-- start of Information provided --

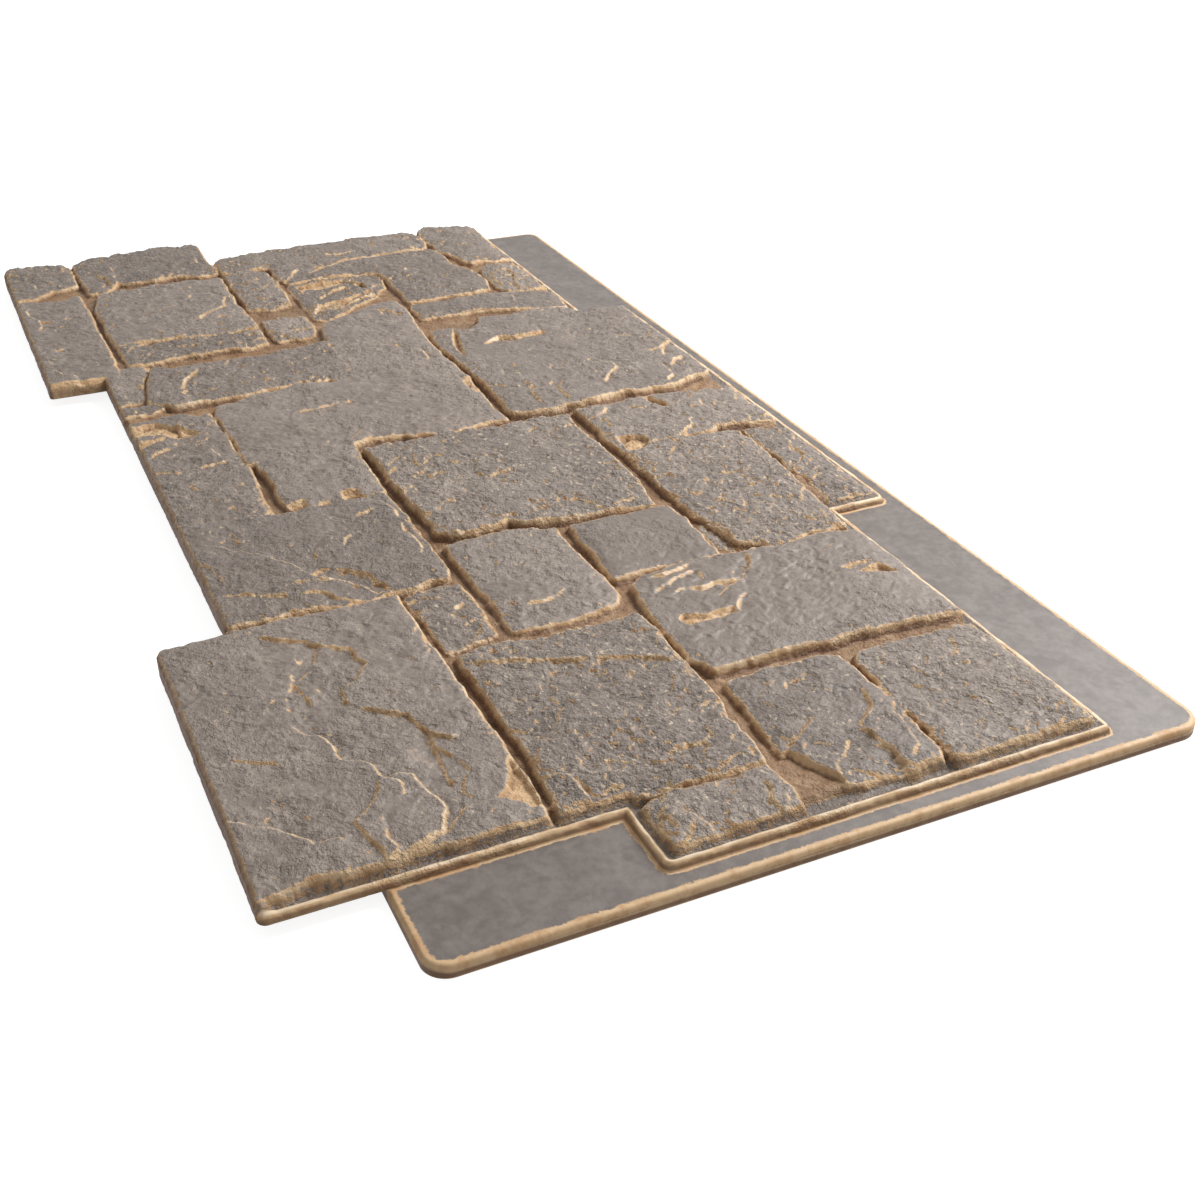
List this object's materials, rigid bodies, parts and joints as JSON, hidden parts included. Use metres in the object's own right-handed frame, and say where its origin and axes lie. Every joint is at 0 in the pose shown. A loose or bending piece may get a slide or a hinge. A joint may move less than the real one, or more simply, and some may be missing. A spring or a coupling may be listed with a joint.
{
  "type": "faux stone wall panel",
  "caption": "Moulded wall panel with a face of squared stones in relief, stepped keyed edges, and a thin lap flange along one end and one side.",
  "frame": {"origin": "middle of the flat back, half way along the overall length and width", "axes": "+X along the panel towards the flanged end, +Y across it towards the flanged side, +Z out of the stone face"},
  "size_m": [1.2216, 0.627, 0.029],
  "materials": {
    "painted_foam": "matt grey dry-brushed over a tan base coat"
  },
  "bodies": {
    "root": {"stone_panel": "painted_foam"}
  },
  "joints": []
}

-- end of Information provided --

Scan the lines for the string "materials". Copy out each line that matches.

● **Answer to this problem**:
List this object's materials, rigid bodies, parts and joints as JSON, hidden parts included. Use metres in the object's own right-handed frame, and say where its origin and axes lie. Every joint is at 0 in the pose shown. A loose or bending piece may get a slide or a hinge. A joint may move less than the real one, or more simply, and some may be missing. A spring or a coupling may be listed with a joint.
  "materials": {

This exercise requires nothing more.